Mathematical induction is the process of verifying or proving a mathematical statement is true for all values of ${\displaystyle n}$ within given parameters. For example:

${\displaystyle \text{Prove that }f(n)=5^n+8n+3\text{ is divisible by }4,\text{ for }n\in {\mathbb{Z}}^{+}}$

We are asked to prove that ${\displaystyle f(n)}$ is divisible by 4. We can test if it's true by giving ${\displaystyle n}$ values.

So, the first 5 values of n are divisible by 4, but what about all cases? That's where mathematical induction comes in.

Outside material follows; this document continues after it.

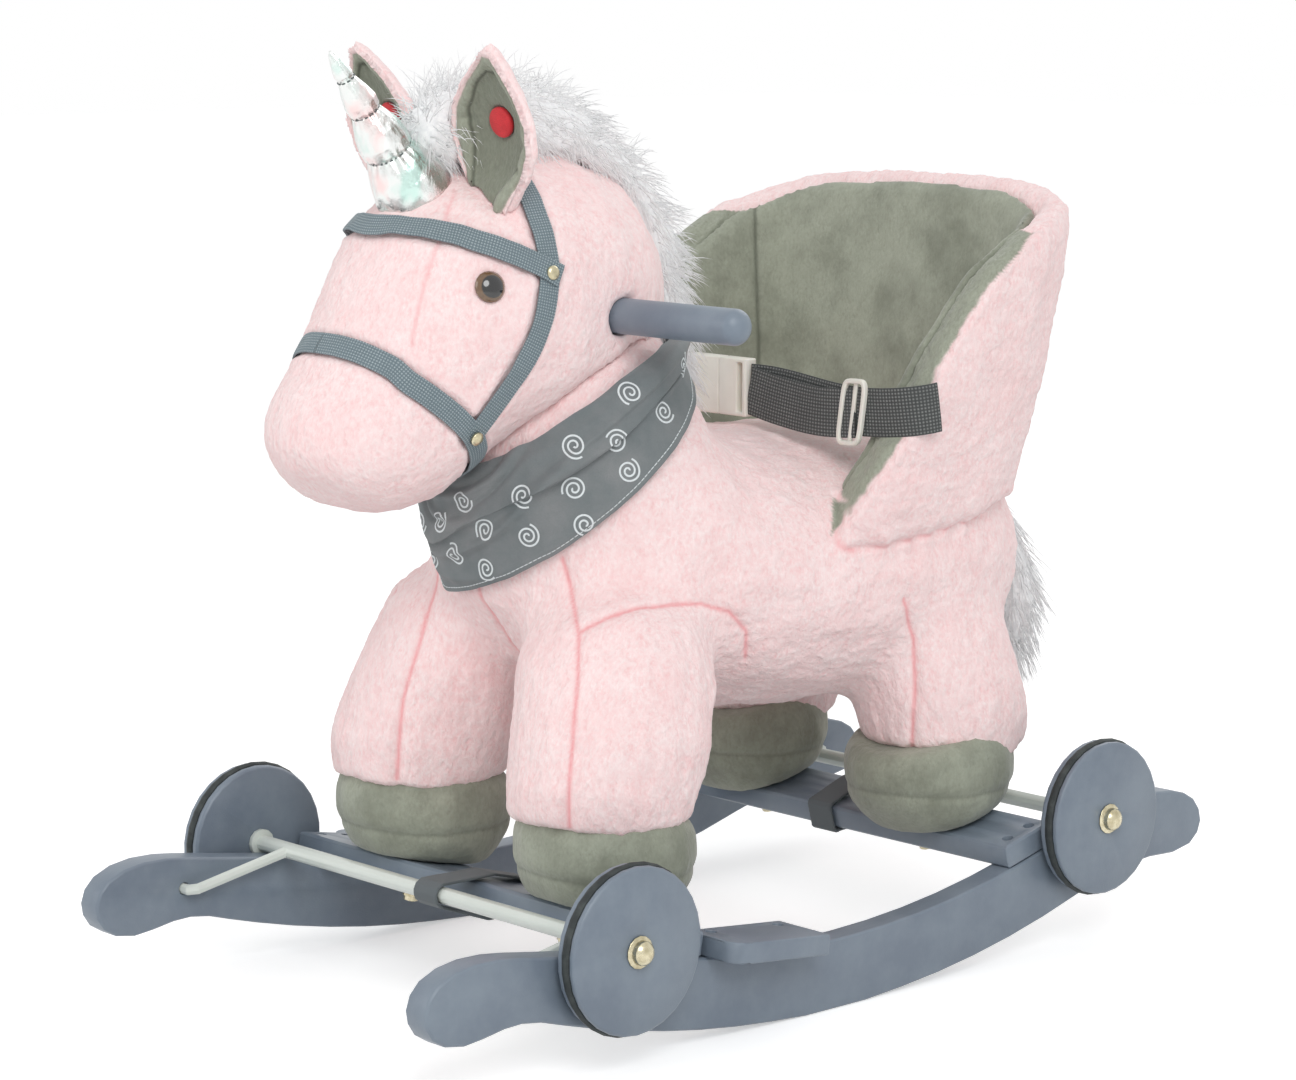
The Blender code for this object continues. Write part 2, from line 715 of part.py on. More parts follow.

Mathematical induction is a rigorous process, as such all proofs must have the same general format:

1. Proposition – What are you trying to prove?
2. Base case – Is it true for the first case? This means is it true for the first possible value of ${\displaystyle n}$.
3. Assumption – We assume what we are trying to prove is true for a general number. such as ${\displaystyle k}$, also known as the induction hypothesis.
4. Induction – Show that if our assumption is true for the (${\displaystyle k^{th})}$ term, then it must also be true for the (${\displaystyle k+1^{th})}$ term.
5. Conclusion – Formalise your proof.

There will be four types of mathematical induction that you will come across in FP1:

1. Summation of series;
2. Divisibility;
3. Recurrence relations;
4. Matrices.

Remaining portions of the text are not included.